The Division has reviewed a number of customer agreements governing third party custodial accounts and noted that these agreements include procedural provisions establishing a schedule for the FCM's routine collection of variation margin, facilitating funding by the customer. However, in addition to such provisions, agreements governing third party custodial accounts also specifically acknowledge that such accounts are customer funds that are segregated and held in accordance with the Commodity Exchange Act and the regulations and interpretations thereunder and that the provisions of the agreement are controlling only "to the extent not inconsistent therewith."

The Division is of the view that customer account agreements providing a pre-established timeframe for collection of customer margin, while not objectionable in the ordinary course of business in which immediate access to funds is unnecessary, cannot be construed to prevent or impede an FCM's immediate access to customer segregated funds in circumstances in which such access is necessary in order for the FCM to satisfy regulatory or self- regulatory requirements.
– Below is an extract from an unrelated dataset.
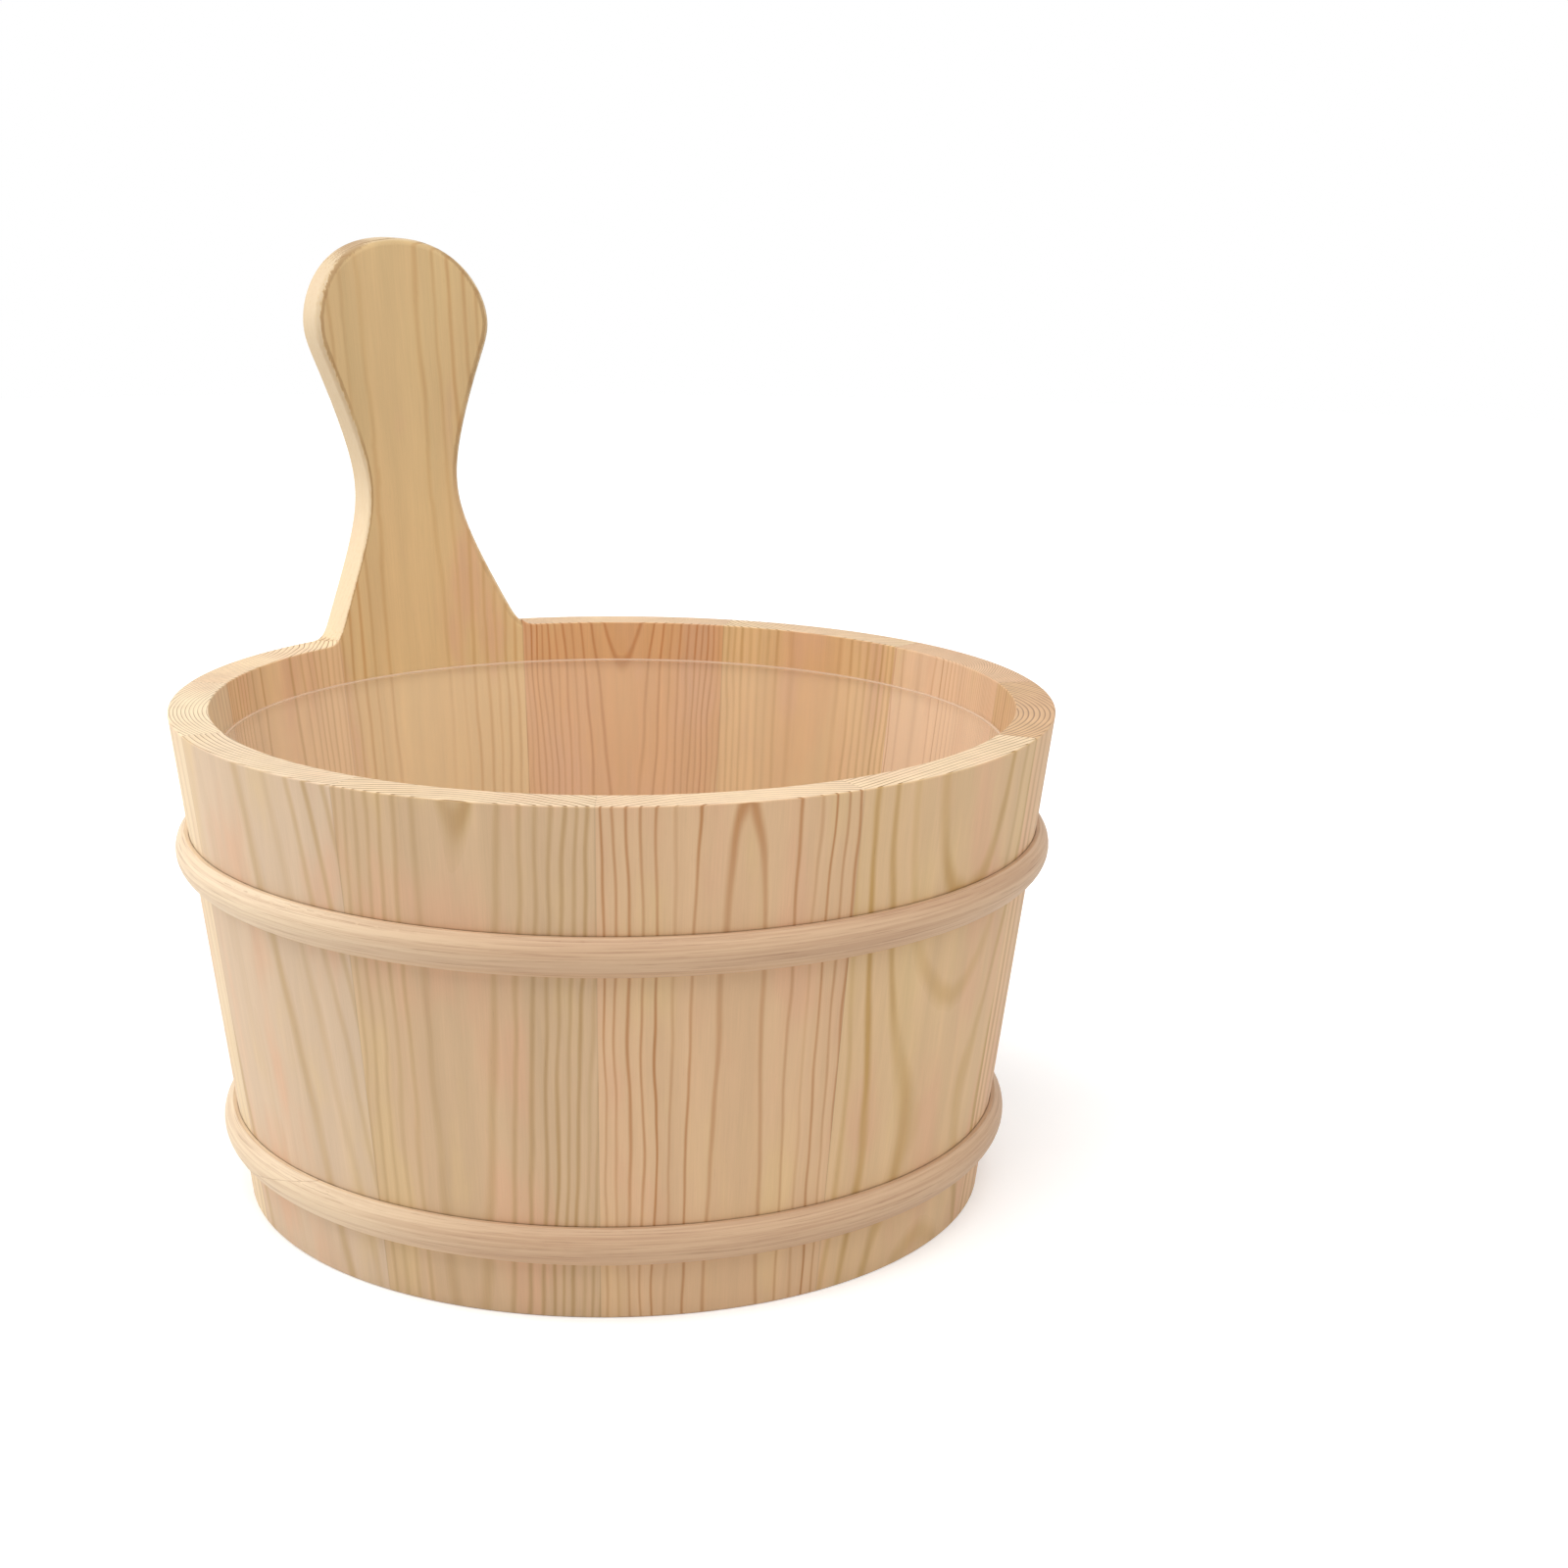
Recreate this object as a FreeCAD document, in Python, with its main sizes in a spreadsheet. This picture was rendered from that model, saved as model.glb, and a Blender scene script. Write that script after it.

Consequently, the Division believes that provisions establishing a timeframe for variation margin collection may not operate, in the event that such funds are needed to satisfy margin requirements due to a market disruption or other exigency, to impede an FCM's immediate access to a safekeeping account, to prevent, or otherwise interfere with an SRO's or trustee in bankruptcy's ability to require, the immediate bulk transfer of funds held in the safekeeping account, or to confer in bankruptcy any other special preference upon a customer using a third party custodial account relative to any other customer of the carrying FCM.

If such provisions were to be construed to prevent an FCM from obtaining access to margin funds during a period of market disruption or to result in preferential treatment in bankruptcy for a customer using a third party custodial account, the Division would consider them to be inconsistent with the segregation requirements of the Act and the Commission's regulations. Therefore, the Division construes third party agreements' administrative provisions to be subject to the authority of the carrying FCM, relevant SRO, and trustee in any relevant bankruptcy proceeding to make an immediate claim on such funds to address a market emergency.
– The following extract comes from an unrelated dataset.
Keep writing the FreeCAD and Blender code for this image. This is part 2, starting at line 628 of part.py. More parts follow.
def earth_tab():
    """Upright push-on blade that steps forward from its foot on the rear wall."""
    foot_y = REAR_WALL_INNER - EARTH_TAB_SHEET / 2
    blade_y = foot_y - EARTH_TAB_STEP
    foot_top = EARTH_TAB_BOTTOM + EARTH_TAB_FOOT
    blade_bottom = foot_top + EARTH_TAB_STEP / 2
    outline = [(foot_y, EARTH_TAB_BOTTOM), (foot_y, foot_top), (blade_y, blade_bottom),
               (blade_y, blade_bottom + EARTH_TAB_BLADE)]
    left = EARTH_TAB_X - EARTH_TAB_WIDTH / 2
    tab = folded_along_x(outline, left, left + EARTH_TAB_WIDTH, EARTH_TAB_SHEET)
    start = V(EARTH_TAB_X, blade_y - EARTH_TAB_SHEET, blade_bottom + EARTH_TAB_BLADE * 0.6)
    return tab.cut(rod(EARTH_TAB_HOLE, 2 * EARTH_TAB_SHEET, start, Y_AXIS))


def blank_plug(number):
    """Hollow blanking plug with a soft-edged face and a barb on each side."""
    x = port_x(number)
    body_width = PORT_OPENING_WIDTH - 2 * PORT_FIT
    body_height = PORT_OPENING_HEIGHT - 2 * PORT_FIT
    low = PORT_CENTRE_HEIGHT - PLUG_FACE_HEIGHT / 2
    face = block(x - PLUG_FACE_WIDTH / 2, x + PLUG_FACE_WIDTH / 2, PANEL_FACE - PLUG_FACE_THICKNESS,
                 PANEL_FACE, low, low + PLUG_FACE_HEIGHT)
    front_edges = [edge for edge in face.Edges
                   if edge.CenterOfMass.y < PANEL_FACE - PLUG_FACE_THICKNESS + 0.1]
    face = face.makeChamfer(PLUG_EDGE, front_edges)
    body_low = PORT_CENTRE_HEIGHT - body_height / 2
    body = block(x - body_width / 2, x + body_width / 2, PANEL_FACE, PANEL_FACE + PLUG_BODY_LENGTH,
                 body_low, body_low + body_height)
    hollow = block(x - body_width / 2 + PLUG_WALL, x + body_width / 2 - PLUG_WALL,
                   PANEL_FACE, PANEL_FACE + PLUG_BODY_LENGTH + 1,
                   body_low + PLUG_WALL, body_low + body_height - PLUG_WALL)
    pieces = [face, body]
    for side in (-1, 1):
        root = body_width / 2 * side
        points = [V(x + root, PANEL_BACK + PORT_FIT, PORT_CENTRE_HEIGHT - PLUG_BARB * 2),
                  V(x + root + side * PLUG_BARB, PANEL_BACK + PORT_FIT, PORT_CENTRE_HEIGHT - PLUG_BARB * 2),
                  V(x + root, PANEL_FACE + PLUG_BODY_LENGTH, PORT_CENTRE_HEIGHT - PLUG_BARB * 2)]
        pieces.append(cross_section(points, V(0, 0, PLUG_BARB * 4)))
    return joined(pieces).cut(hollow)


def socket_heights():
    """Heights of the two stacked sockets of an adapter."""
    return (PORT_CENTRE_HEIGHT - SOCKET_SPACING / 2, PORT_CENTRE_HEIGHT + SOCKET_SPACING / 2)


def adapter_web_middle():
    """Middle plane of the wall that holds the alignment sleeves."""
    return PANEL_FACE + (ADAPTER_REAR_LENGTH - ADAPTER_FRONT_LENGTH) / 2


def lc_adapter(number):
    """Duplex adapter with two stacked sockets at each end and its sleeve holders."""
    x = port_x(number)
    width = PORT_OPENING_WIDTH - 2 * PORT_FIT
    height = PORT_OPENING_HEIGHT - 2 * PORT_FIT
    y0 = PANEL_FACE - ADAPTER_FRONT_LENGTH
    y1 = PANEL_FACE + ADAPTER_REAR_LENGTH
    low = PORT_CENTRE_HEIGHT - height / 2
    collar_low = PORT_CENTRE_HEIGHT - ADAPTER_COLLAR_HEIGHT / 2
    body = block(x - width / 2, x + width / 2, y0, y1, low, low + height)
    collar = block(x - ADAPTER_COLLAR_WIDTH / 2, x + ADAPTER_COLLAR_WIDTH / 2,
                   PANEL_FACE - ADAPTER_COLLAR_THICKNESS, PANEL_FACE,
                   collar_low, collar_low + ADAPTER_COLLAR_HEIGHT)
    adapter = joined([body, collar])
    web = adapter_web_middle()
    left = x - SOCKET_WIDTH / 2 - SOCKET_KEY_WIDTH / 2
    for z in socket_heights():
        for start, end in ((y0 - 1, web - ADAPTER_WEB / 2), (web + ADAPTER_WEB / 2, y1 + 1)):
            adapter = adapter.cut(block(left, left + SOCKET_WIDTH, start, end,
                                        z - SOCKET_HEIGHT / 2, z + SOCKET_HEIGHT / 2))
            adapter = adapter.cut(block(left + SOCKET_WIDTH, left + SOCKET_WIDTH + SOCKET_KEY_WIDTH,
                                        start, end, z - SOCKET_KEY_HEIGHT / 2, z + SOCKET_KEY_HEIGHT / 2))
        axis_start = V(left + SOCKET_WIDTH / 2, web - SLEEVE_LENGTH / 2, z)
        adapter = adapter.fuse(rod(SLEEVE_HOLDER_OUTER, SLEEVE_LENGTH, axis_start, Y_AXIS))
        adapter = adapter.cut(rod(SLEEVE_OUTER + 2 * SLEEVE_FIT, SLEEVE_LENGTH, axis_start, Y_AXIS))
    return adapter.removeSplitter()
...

Prohibited Commingling of Segregated Funds and Secured Amount

The Division has also been advised that certain bank depositories maintaining third party custodial accounts for segregated commodity futures and option customers' funds accounts may have improperly commingled such segregated funds with funds held pursuant to Rule 30.7as the secured amount for foreign futures and foreign options contracts. This appears to have been the case notwithstanding that such depositories had provided the depositing FCM with the acknowledgement required pursuant to Rule 1.20(a)that all such funds are segregated and accounted for in accordance with the provisions of Section 4d(2) of the Act and Commission regulations. Commission Rule 30.7(d)states that "[i]n no event may money, securities or property representing the . . . secured amount be held or commingled and deposited with customer funds in the same account or accounts required to be separately accounted for and segregated pursuant to Section 4d of the Act and the regulations thereunder." The Division wishes to remind FCMs and depository institutions that, under Section 4d of the Act, both the FCM and any depository institution which holds customer funds on its behalf are responsible for maintaining such funds in accordance with all applicable Commission requirements, including those set forth in Rule 30.7.
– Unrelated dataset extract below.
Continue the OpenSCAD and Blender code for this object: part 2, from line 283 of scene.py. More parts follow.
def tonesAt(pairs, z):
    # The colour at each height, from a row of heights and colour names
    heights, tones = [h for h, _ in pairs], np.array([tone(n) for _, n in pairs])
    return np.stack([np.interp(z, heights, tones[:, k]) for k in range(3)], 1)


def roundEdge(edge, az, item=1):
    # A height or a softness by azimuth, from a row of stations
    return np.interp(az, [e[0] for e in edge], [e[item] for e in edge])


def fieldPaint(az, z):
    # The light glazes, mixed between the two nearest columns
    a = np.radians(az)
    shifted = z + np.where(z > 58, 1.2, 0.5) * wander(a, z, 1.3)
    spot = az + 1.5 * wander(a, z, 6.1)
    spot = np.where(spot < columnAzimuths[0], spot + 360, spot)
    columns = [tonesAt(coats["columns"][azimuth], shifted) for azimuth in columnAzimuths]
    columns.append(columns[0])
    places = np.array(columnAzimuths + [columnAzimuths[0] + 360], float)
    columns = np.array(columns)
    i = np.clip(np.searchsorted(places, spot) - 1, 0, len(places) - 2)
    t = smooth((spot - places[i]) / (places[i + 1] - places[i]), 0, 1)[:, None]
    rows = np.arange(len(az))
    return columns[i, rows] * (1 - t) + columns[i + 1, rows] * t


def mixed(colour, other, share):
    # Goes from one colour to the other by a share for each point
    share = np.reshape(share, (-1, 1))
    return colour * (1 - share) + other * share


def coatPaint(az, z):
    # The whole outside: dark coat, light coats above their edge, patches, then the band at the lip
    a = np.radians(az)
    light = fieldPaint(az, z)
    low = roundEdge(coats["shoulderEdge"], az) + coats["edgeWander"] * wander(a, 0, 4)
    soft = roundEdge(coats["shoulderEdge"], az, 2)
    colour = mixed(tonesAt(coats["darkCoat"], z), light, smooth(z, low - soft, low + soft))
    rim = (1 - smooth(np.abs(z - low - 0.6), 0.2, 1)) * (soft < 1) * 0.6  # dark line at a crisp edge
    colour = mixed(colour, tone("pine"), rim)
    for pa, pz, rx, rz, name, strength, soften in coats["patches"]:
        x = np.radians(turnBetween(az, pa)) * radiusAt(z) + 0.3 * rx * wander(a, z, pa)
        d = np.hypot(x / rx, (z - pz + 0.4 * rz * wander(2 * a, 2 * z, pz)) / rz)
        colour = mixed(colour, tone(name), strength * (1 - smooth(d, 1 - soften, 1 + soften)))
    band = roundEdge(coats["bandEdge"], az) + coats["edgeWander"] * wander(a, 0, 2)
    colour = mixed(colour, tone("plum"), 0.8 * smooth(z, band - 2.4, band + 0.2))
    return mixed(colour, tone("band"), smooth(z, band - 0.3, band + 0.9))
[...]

Request for Review of Custodial Arrangements

By this Advisory, the Division is requesting that FCMs review their custody arrangements with depository institutions to assure that they fully accord with the requirements of the Act and the Commission's regulations. In this regard, FCMs should review their custodial account agreements to assure that they comply with the guidelines of Financial and Segregation Interpretation No. 10 and adequately address the separation of segregated funds and the secured amount and all other Commission requirements. The Division is attaching Financial and Segregation Interpretation No. 10 to this Advisory.